_WORK INSTRUCTIONS_
Begin with the line containing "for name in" and end with the line containing "CAMERA_LENS = 72.18"; set down that block verbatim and nothing else.

_INFORMATION SUPPLIED_
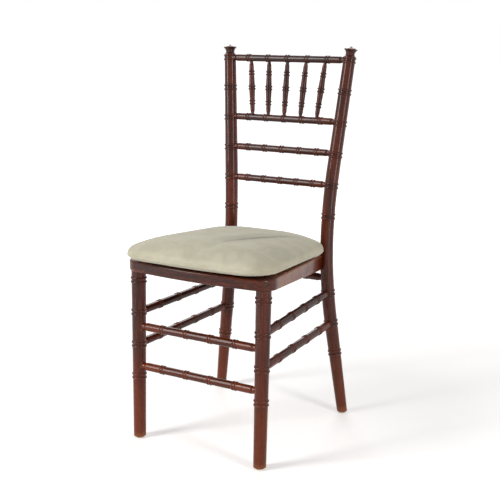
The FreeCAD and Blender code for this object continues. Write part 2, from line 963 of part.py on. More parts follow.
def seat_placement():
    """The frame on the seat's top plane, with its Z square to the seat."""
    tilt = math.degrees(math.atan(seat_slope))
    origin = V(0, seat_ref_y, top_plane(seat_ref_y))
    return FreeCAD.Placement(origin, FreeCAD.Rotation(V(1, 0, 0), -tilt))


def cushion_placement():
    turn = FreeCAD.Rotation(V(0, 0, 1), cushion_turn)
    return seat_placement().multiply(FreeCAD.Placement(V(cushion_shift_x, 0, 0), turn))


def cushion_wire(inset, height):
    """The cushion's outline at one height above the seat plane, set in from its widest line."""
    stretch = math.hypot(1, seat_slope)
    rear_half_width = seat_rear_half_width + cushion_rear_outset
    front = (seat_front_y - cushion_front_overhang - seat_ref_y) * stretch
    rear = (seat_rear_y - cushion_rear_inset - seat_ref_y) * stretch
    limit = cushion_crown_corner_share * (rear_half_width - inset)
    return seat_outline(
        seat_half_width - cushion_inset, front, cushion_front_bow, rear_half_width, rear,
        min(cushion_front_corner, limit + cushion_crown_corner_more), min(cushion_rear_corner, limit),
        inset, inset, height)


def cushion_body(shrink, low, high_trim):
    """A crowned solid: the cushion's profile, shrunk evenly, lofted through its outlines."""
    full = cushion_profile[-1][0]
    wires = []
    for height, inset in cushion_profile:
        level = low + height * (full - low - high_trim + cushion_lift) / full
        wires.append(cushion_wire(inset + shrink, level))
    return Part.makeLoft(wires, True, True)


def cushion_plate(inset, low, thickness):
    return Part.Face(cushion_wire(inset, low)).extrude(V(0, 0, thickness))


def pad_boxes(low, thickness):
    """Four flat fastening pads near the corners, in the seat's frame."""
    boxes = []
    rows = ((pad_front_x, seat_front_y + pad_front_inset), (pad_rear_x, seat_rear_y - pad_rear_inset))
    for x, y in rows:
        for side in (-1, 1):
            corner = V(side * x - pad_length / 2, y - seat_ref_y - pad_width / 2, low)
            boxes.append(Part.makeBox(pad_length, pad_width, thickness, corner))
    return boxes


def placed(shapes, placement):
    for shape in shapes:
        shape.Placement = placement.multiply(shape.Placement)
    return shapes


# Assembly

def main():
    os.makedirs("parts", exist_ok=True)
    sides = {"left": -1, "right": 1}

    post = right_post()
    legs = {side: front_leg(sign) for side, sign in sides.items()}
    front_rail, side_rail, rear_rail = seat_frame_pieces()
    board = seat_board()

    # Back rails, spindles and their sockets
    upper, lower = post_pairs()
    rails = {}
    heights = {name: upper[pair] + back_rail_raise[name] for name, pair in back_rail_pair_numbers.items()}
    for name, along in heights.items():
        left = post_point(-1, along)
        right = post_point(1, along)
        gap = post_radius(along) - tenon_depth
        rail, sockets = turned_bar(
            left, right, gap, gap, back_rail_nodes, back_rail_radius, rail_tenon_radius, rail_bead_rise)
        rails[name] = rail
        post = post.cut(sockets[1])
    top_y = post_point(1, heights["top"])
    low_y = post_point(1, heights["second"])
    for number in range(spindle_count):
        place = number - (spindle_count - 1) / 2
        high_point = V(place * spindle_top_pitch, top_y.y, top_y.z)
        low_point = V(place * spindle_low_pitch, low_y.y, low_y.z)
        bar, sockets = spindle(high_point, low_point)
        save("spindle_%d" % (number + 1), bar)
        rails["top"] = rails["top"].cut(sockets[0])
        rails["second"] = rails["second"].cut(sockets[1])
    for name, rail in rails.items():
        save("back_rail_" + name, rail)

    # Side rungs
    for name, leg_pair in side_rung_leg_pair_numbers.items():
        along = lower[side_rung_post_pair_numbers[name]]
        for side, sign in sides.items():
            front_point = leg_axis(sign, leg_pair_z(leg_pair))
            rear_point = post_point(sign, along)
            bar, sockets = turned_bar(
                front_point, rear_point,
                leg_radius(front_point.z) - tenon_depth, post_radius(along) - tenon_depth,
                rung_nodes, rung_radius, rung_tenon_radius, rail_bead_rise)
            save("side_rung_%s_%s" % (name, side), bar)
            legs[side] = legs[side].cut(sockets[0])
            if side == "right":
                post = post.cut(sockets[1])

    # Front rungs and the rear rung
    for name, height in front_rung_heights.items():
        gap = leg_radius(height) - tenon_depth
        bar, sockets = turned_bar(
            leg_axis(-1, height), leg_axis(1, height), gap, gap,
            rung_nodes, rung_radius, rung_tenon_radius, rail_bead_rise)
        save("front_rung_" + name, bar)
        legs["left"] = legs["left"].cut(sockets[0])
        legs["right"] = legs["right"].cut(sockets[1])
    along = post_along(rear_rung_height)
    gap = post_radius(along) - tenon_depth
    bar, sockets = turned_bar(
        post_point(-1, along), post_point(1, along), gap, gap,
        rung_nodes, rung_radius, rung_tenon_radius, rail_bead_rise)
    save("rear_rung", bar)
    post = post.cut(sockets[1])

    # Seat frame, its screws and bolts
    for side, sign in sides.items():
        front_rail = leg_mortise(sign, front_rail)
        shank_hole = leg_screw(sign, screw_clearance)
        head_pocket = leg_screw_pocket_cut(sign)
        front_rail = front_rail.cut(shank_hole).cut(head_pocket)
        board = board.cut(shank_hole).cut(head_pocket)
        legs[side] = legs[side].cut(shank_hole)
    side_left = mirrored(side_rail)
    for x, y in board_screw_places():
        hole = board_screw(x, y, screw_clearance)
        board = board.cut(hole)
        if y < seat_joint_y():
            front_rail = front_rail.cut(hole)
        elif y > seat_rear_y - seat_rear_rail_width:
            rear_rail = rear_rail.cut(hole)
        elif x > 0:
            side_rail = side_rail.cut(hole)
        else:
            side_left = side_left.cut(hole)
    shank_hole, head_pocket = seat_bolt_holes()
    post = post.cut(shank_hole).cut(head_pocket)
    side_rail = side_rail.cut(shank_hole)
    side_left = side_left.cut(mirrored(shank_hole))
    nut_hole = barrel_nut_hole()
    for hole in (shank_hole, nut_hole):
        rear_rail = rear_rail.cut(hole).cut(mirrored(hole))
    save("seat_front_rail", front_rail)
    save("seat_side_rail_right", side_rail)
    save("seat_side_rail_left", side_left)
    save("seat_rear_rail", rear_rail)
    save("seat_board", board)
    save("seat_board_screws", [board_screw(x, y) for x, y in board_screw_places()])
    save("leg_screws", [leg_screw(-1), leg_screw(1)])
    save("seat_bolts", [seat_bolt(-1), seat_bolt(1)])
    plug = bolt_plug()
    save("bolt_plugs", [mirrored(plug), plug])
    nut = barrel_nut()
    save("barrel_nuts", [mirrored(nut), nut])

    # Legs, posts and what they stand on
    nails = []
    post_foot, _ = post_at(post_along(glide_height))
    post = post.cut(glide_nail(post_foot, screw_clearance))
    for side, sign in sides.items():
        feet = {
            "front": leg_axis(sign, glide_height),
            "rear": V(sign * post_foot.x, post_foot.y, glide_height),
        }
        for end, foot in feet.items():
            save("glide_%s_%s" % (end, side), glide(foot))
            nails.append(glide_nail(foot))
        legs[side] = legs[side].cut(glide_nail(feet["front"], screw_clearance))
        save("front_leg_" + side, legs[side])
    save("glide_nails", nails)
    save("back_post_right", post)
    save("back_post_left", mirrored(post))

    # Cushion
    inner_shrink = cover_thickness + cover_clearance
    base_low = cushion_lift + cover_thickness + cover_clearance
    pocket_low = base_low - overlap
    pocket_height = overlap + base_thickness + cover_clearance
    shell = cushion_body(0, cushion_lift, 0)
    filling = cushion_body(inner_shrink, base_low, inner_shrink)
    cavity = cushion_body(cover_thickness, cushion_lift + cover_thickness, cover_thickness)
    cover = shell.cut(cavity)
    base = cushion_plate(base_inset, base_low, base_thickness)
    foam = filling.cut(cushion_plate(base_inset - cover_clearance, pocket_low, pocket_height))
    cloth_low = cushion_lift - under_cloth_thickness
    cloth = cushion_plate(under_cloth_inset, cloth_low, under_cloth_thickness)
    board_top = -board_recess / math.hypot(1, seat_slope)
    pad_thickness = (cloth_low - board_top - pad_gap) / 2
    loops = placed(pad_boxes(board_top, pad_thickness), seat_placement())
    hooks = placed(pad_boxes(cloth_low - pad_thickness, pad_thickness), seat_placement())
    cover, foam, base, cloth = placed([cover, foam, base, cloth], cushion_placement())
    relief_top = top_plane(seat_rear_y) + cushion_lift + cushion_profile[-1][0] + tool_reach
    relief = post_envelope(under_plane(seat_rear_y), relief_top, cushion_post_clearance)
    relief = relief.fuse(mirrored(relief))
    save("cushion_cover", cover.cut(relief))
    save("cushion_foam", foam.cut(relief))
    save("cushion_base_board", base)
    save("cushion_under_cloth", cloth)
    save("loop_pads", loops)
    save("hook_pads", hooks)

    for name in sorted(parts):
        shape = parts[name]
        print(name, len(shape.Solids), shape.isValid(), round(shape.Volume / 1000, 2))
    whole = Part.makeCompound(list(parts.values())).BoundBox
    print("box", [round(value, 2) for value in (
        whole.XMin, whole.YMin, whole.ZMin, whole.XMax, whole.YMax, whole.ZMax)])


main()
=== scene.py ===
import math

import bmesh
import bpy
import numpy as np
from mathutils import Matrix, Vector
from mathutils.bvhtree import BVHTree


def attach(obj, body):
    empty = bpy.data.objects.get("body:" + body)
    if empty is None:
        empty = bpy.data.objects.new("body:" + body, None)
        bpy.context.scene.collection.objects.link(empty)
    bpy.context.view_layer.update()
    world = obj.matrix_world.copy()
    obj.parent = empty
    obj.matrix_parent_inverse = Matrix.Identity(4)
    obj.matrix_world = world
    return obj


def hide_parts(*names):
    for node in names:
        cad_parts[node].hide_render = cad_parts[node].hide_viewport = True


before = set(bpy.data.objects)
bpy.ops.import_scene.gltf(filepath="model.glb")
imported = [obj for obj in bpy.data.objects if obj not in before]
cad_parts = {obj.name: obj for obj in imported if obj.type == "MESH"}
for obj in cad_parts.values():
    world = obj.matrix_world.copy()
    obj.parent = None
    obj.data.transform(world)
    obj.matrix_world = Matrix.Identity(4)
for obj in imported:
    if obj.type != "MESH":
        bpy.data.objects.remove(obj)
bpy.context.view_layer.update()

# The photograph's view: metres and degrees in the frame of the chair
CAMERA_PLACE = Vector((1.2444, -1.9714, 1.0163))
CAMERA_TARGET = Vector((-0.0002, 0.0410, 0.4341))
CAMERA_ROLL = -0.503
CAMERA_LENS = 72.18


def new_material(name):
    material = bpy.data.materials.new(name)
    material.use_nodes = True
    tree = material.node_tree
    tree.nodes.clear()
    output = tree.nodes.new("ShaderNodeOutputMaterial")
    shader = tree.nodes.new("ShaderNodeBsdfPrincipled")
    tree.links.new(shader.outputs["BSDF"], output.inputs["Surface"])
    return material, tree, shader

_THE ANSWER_
    for name in sorted(parts):
        shape = parts[name]
        print(name, len(shape.Solids), shape.isValid(), round(shape.Volume / 1000, 2))
    whole = Part.makeCompound(list(parts.values())).BoundBox
    print("box", [round(value, 2) for value in (
        whole.XMin, whole.YMin, whole.ZMin, whole.XMax, whole.YMax, whole.ZMax)])


main()
=== scene.py ===
import math

import bmesh
import bpy
import numpy as np
from mathutils import Matrix, Vector
from mathutils.bvhtree import BVHTree


def attach(obj, body):
    empty = bpy.data.objects.get("body:" + body)
    if empty is None:
        empty = bpy.data.objects.new("body:" + body, None)
        bpy.context.scene.collection.objects.link(empty)
    bpy.context.view_layer.update()
    world = obj.matrix_world.copy()
    obj.parent = empty
    obj.matrix_parent_inverse = Matrix.Identity(4)
    obj.matrix_world = world
    return obj


def hide_parts(*names):
    for node in names:
        cad_parts[node].hide_render = cad_parts[node].hide_viewport = True


before = set(bpy.data.objects)
bpy.ops.import_scene.gltf(filepath="model.glb")
imported = [obj for obj in bpy.data.objects if obj not in before]
cad_parts = {obj.name: obj for obj in imported if obj.type == "MESH"}
for obj in cad_parts.values():
    world = obj.matrix_world.copy()
    obj.parent = None
    obj.data.transform(world)
    obj.matrix_world = Matrix.Identity(4)
for obj in imported:
    if obj.type != "MESH":
        bpy.data.objects.remove(obj)
bpy.context.view_layer.update()

# The photograph's view: metres and degrees in the frame of the chair
CAMERA_PLACE = Vector((1.2444, -1.9714, 1.0163))
CAMERA_TARGET = Vector((-0.0002, 0.0410, 0.4341))
CAMERA_ROLL = -0.503
CAMERA_LENS = 72.18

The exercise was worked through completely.